Pubspeaks


Discover Your Inner Economist—Generate Buzz About Your Book with Incentives

By Kaofeng Lee, The Washington Writer Editor

Tyler cowen
Tyler Cowen
When WIW’s last pubspeak was billed as discovering your inner economist and use incentives to fall in love, I thought, I’ve already got Elizabeth Barrett Browning to count how many ways I can love (which is eight, by the way). What else can an economist tell me? If you’re like me, I write because I can’t do math.

Well, author Tyler Cowen didn’t spend too much time talking about the supply and demand and negative externalities of love. Nor did he discuss the intricacies of gross national products and gross domestic products or trade deficits and inflation. Instead we talked about writing, and from his perspective, how an economist thinks about writing.

Cowen offered some pretty interesting insights into the art of writing. “Stop writing before you want to stop writing,” he advises. Stop when you’re really excited about what you’re doing. That way, when you pick up your pen or laptop again, you’re feeling fresh and you’ll remember that the last time you wrote, you felt good and was excited. As a result, you see yourself always excited and wanting to write.

Cowen also believes that writers should write for themselves. “Your prime audience should be yourself,” said Cowen. “Three-quarters of people who buy books don’t read them, and I love this fact.” People buy books because they want a relationship with the author, he explained. Because of this, as a writer, you have complete freedom to write whatever you wish and please yourself. Writing is about the process and one shouldn’t write with the objective of making money, Cowen adds.

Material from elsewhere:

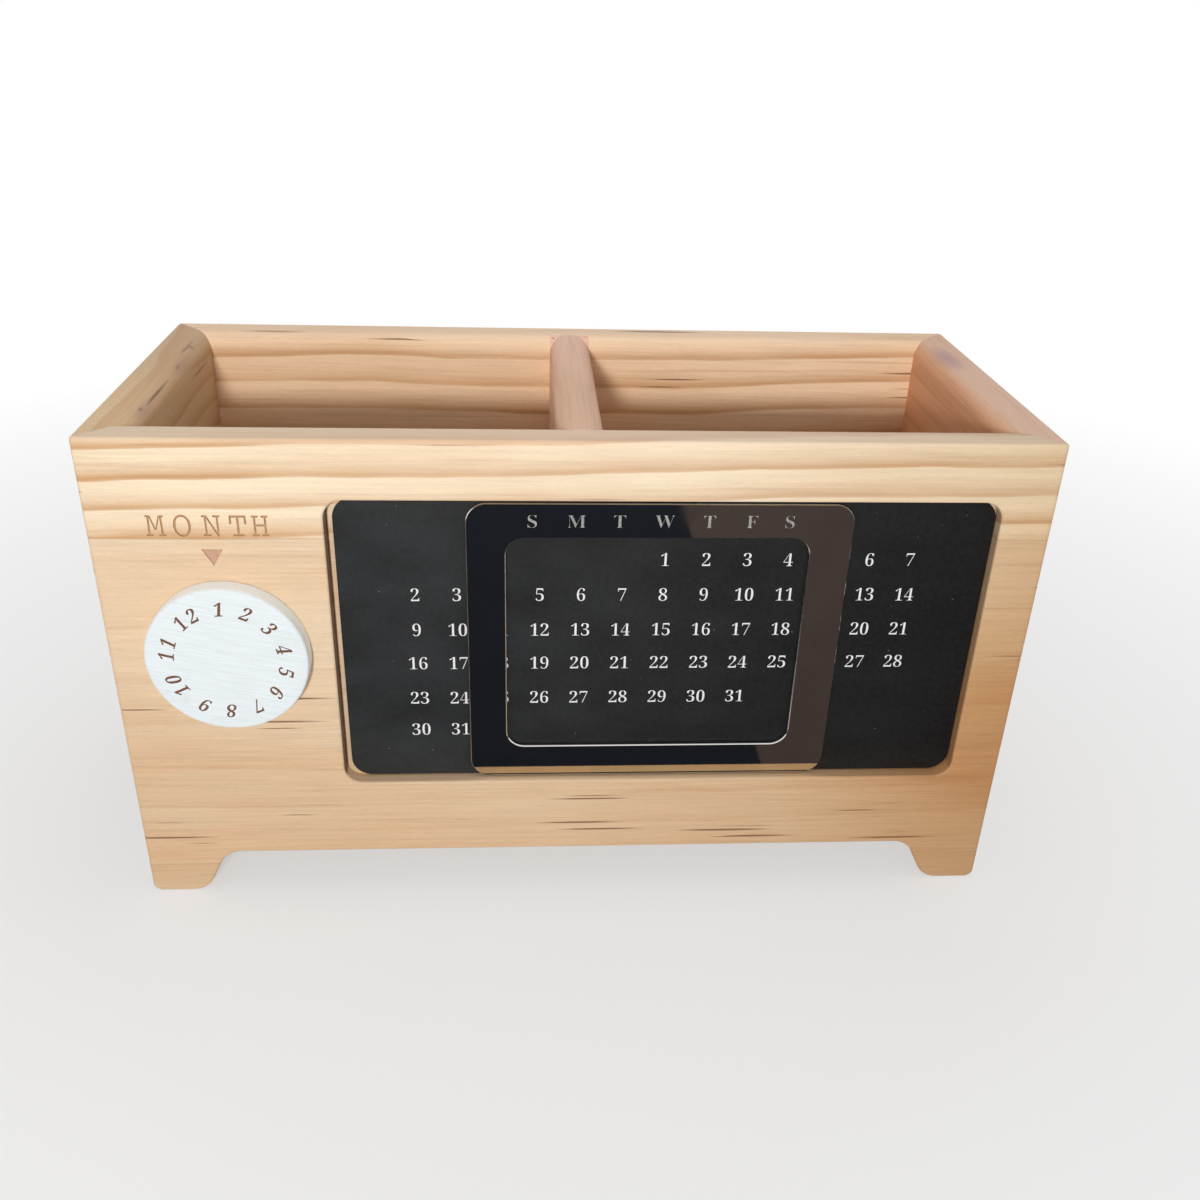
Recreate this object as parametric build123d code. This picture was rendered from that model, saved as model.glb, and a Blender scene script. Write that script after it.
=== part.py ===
"""Desk calendar box: a mitred pine box on four feet with two compartments for pens.

A pocket in the front board holds a steel plate printed with the days of the month. A polished steel
frame clings to the plate by two magnets and slides along the pocket to pick out one week order. A
round month dial turns beside it on a wooden spindle through the front board.

Millimetres. X runs to the right, Y to the back and Z up. The origin is on the ground, in the middle
of the whole object's width and depth, the dial's projection in front of the box included.
"""

from build123d import *
import os
from math import cos, radians, sin, tan

# ------------------------------------------------------------------ the box of boards
box_width = 200.0
box_depth = 85.0
box_height = 114.0
board_thickness = 10.0
divider_thickness = 10.0
divider_offset = 0.0            # middle of the divider, to the right of the box's middle
housing_depth = 3.0             # how far the divider is let into the front and back boards
floor_thickness = 4.0
floor_groove_depth = 4.0
floor_edge_play = 0.2           # room left round the floor board for the wood to move
floor_above_arch = 2.7          # wood left between the arches and the floor groove

# ------------------------------------------------------------------ arches and feet
arch_height = 11.3
foot_sole = 12.9                # length of a foot along the ground, before its edges are rounded
foot_slope = 64.0               # degrees from the ground, between the foot's two curves
foot_toe_radius = 5.6
arch_shoulder_radius = 5.5
foot_corner_radius = 2.5        # outer bottom corners of the feet, seen from the front

# ------------------------------------------------------------------ sanded edges
rim_radius = 4.0                # top inner edges, round both compartments
outer_top_radius = 0.8
corner_radius = 1.2             # the four upright corners
sanded_edge_radius = 0.6        # the edges of the arches, the soles and the pocket

# ------------------------------------------------------------------ pocket and calendar plate
pocket_depth = 3.5
pocket_to_right_edge = 11.4
pocket_to_top_edge = 13.1
pocket_to_ground = 31.0
pocket_corner_radius = 4.0
plate_thickness = 0.6
tape_thickness = 0.2
tape_margin = 3.0               # the tape stays this far inside the plate's outline
plate_gap_left = 1.4
plate_gap_right = 0.2
plate_gap_height = 0.4          # above and below the plate
corner_ease = 0.5               # how much rounder the plate's and frame's corners are than the pocket's

# ------------------------------------------------------------------ sliding frame and its magnets
frame_width = 81.7
frame_thickness = 0.6
frame_gap_below = 0.5           # the frame hangs low in the pocket, clear of its bottom edge
frame_gap_above = 1.0
frame_left_border = 8.3
frame_right_border = 8.9
frame_top_border = 7.9
frame_bottom_border = 8.2
window_corner_radius = 4.0
frame_bevel = 0.2
frame_middle = 16.9             # where the frame stands, to the right of the box's middle
magnet_width = 6.0
magnet_length = 44.0
magnet_thickness = 0.5
magnet_gap = 0.1                # running gap between the magnets and the plate

# ------------------------------------------------------------------ month dial and its spindle
dial_diameter = 34.0
dial_thickness = 3.9
dial_edge_radius = 0.6
dial_gap = 0.2                  # running gap between the dial and the front board
dial_to_left_edge = 25.7        # middle of the dial from the left face of the box
dial_to_pocket = 4.8            # wood left between the dial's rim and the pocket
dial_face_wood = 1.6            # wood left in front of the spindle's blind hole
spindle_diameter = 8.0
spindle_running_fit = 0.08      # radial clearance of the spindle in the front board
spindle_glue_fit = 0.05         # radial clearance of the spindle in the dial
spindle_end_play = 0.2
washer_diameter = 11.0
washer_thickness = 0.8
washer_hole_play = 0.2
screw_diameter = 3.0
screw_pilot_bite = 0.2          # how far the screw's thread cuts into the wood, measured radially
screw_tip_length = 2.0
screw_head_diameter = 6.0
screw_head_height = 2.0
screw_crown_radius = 1.4        # the rounded top edge of the screw's head
spindle_end_wood = 1.6          # wood left beyond the screw's point
well_wall_play = 1.0            # room round the washer in its well
well_head_play = 0.3            # how far the screw's head lies below the board's inner face

# ------------------------------------------------------------------ sizes that follow
dial_projection = dial_gap + dial_thickness
front_y = (dial_projection - box_depth) / 2
middle_y = front_y + box_depth / 2
inner_width = box_width - 2 * board_thickness
inner_depth = box_depth - 2 * board_thickness
floor_bottom = arch_height + floor_above_arch
floor_top = floor_bottom + floor_thickness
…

As the evening progressed, Cowen talked about how he marketed his book. To generate buzz about it, he explained how he used prizes and rewards to get people to buy his book. One major vehicle he used was his blog, www.marginalrevolution.com. He cautions, however, “Don’t use your blog to market your book.” So how did Cowen use his blog to promote his book? By creating incentives for other things and tying his book to those incentives.

He created a secret blog and told his readers he’d send them the link if they emailed him and told him that they pre-ordered his book from amazon.com. One of the results of the “secret” blog was that it generated discussions as to the validity of the secret blog, since a clever google search could probably locate the “secret” blog, thereby not making it a secret or very special after all. Nevertheless, subsequent discussion and postings about the “secret” blog meant that the blog, and his book in relation, was being talked about at every posting.

Another idea he came up with was to do personalized podcasts. The point of podcasting is to disseminate information far and wide. Cowen’s idea, however, was to do a special, just-for-you podcast if you pre-ordered his book. “A lot of people wrote in,” Cowen said. Listeners were allowed to disseminate the personalized podcasts, and he believes that those podcasts have been disseminated more widely than his “free” podcasts. Again, the personalized podcasts were the incentives and his book, the tie-in.

Despite having over 40,000 readers a day on his bog, those readers are not key candidates for buying his book, Cowen admits. After all, the readers of his blog are getting his writings for free. But the key to using the blog as a marketing tool was to use the blog as a vehicle to provide incentives for readers to talk about his book and perhaps buy it.

Media is another audience blogs can reach. The media read blogs to determine how people are thinking about issues. “Even blogs with very few readers will have media reading it,” said Cowen.
As the internet gets more competitive, it speeds up reading, in terms of what people say about books. “The internet has changed the marketing of books. What works now can change very quickly.” Nevertheless, the internet is a useful tool in marketing books. “Make sure your book cover looks good as a small jpeg on Amazon,” Cowen advises.

In closing his talk, Cowen left us with one more pearl of wisdom, from an economic standpoint. “Think about writing in economics terms—in terms of costs and benefits. What is the reader benefiting from your book?”

As I reflect upon Cowen’s talk, I realize he didn’t talk about his book at all. He framed his talk around what would interest us: writing and marketing. That was his incentive. And as I share his thoughts and advice, I’ll mention, oh, by the way, his latest book is: Discover Your Inner Economist: Use Incentives to Fall in Love, Survive Your Next Meeting, and Motivate your Dentist.